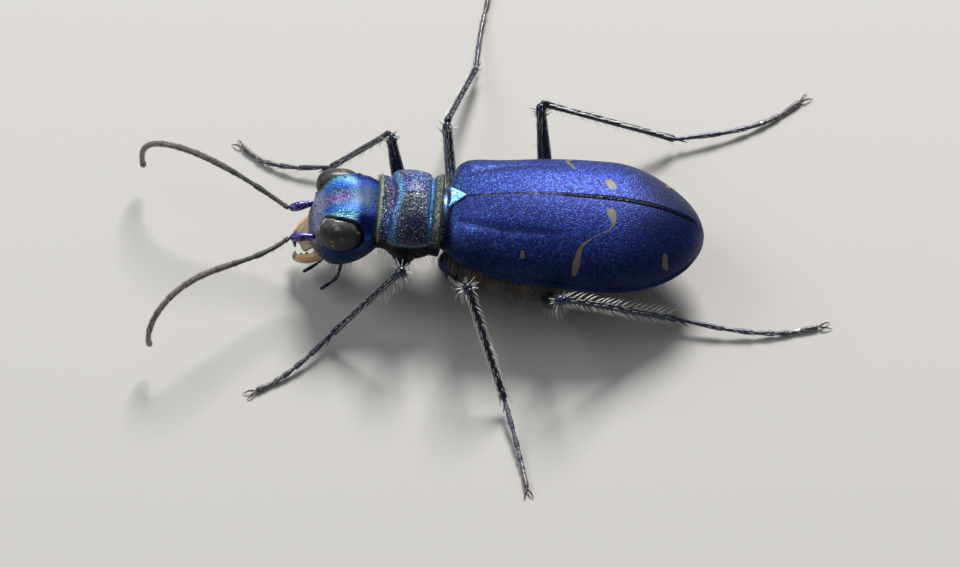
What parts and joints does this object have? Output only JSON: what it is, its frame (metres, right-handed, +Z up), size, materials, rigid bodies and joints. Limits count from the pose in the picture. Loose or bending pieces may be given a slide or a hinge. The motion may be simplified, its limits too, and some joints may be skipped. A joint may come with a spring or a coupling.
{
  "type": "tiger beetle",
  "caption": "Life-size still model of a blue tiger beetle, standing on six spread, bristly legs with its feelers held out in front of big eyes and pale jaws.",
  "frame": {"origin": "on the floor, under the middle of the box around the whole beetle with its legs and feelers", "axes": "-X is the way the head points, +X the tail end, +Z up from the floor, and +Y the beetle's own right side"},
  "size_m": [0.0214, 0.0204, 0.0035],
  "materials": {
    "wing_case": "satin, finely punctured violet-blue chitin with ivory spots",
    "scutellum": "bright cyan-blue chitin",
    "thorax": "granular metallic chitin, blue with copper and green",
    "head": "glossy metallic chitin, blue with green and magenta",
    "underside": "dark blue-green metallic chitin with long white hair",
    "eye": "grey-brown faceted eye with a white sheen",
    "ivory": "pale ivory chitin, dark at the teeth",
    "leg": "dark metallic blue-green with white bristles",
    "foot": "purple-blue, paler towards the claws",
    "feeler": "dull olive-grey down",
    "bristle": "stiff white bristles and grey-brown hair"
  },
  "bodies": {
    "root": {"elytron_left": "wing_case", "elytron_right": "wing_case", "scutellum": "scutellum", "pterothorax": "underside", "abdomen": "underside", "prothorax": "thorax", "head": "head", "eye_left": "eye", "eye_right": "eye", "labrum": "ivory", "mandible_left": "ivory", "mandible_right": "ivory", "labial_palp_left": "leg", "labial_palp_right": "leg", "maxillary_palp_left": "leg", "maxillary_palp_right": "leg", "antenna_left_scape": "leg", "antenna_left_base": "feeler", "antenna_left_middle": "feeler", "antenna_left_tip": "feeler", "antenna_right_scape": "leg", "antenna_right_base": "feeler", "antenna_right_middle": "feeler", "antenna_right_tip": "feeler", "coxa_left_fore": "underside", "femur_left_fore": "leg", "tibia_left_fore": "leg", "tarsus_left_fore": "foot", "coxa_left_mid": "underside", "femur_left_mid": "leg", "tibia_left_mid": "leg", "tarsus_left_mid": "foot", "coxa_left_hind": "underside", "femur_left_hind": "leg", "tibia_left_hind": "leg", "tarsus_left_hind": "foot", "coxa_right_fore": "underside", "femur_right_fore": "leg", "tibia_right_fore": "leg", "tarsus_right_fore": "foot", "coxa_right_mid": "underside", "femur_right_mid": "leg", "tibia_right_mid": "leg", "tarsus_right_mid": "foot", "coxa_right_hind": "underside", "femur_right_hind": "leg", "tibia_right_hind": "leg", "tarsus_right_hind": "foot"}
  },
  "joints": []
}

**Task prompt**. Repeat the material in full, exactly as it stands.

**Completed exercise**.
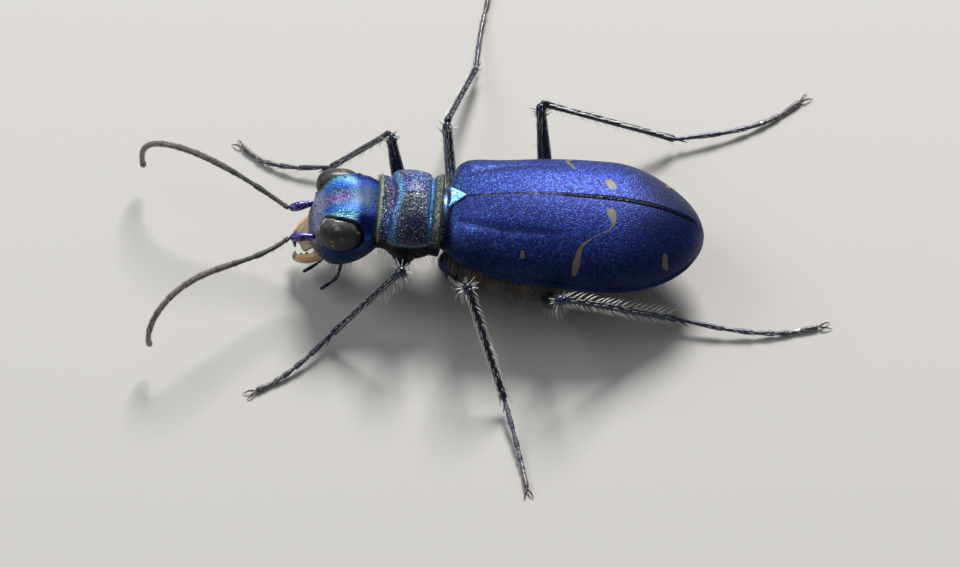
What parts and joints does this object have? Output only JSON: what it is, its frame (metres, right-handed, +Z up), size, materials, rigid bodies and joints. Limits count from the pose in the picture. Loose or bending pieces may be given a slide or a hinge. The motion may be simplified, its limits too, and some joints may be skipped. A joint may come with a spring or a coupling.
{
  "type": "tiger beetle",
  "caption": "Life-size still model of a blue tiger beetle, standing on six spread, bristly legs with its feelers held out in front of big eyes and pale jaws.",
  "frame": {"origin": "on the floor, under the middle of the box around the whole beetle with its legs and feelers", "axes": "-X is the way the head points, +X the tail end, +Z up from the floor, and +Y the beetle's own right side"},
  "size_m": [0.0214, 0.0204, 0.0035],
  "materials": {
    "wing_case": "satin, finely punctured violet-blue chitin with ivory spots",
    "scutellum": "bright cyan-blue chitin",
    "thorax": "granular metallic chitin, blue with copper and green",
    "head": "glossy metallic chitin, blue with green and magenta",
    "underside": "dark blue-green metallic chitin with long white hair",
    "eye": "grey-brown faceted eye with a white sheen",
    "ivory": "pale ivory chitin, dark at the teeth",
    "leg": "dark metallic blue-green with white bristles",
    "foot": "purple-blue, paler towards the claws",
    "feeler": "dull olive-grey down",
    "bristle": "stiff white bristles and grey-brown hair"
  },
  "bodies": {
    "root": {"elytron_left": "wing_case", "elytron_right": "wing_case", "scutellum": "scutellum", "pterothorax": "underside", "abdomen": "underside", "prothorax": "thorax", "head": "head", "eye_left": "eye", "eye_right": "eye", "labrum": "ivory", "mandible_left": "ivory", "mandible_right": "ivory", "labial_palp_left": "leg", "labial_palp_right": "leg", "maxillary_palp_left": "leg", "maxillary_palp_right": "leg", "antenna_left_scape": "leg", "antenna_left_base": "feeler", "antenna_left_middle": "feeler", "antenna_left_tip": "feeler", "antenna_right_scape": "leg", "antenna_right_base": "feeler", "antenna_right_middle": "feeler", "antenna_right_tip": "feeler", "coxa_left_fore": "underside", "femur_left_fore": "leg", "tibia_left_fore": "leg", "tarsus_left_fore": "foot", "coxa_left_mid": "underside", "femur_left_mid": "leg", "tibia_left_mid": "leg", "tarsus_left_mid": "foot", "coxa_left_hind": "underside", "femur_left_hind": "leg", "tibia_left_hind": "leg", "tarsus_left_hind": "foot", "coxa_right_fore": "underside", "femur_right_fore": "leg", "tibia_right_fore": "leg", "tarsus_right_fore": "foot", "coxa_right_mid": "underside", "femur_right_mid": "leg", "tibia_right_mid": "leg", "tarsus_right_mid": "foot", "coxa_right_hind": "underside", "femur_right_hind": "leg", "tibia_right_hind": "leg", "tarsus_right_hind": "foot"}
  },
  "joints": []
}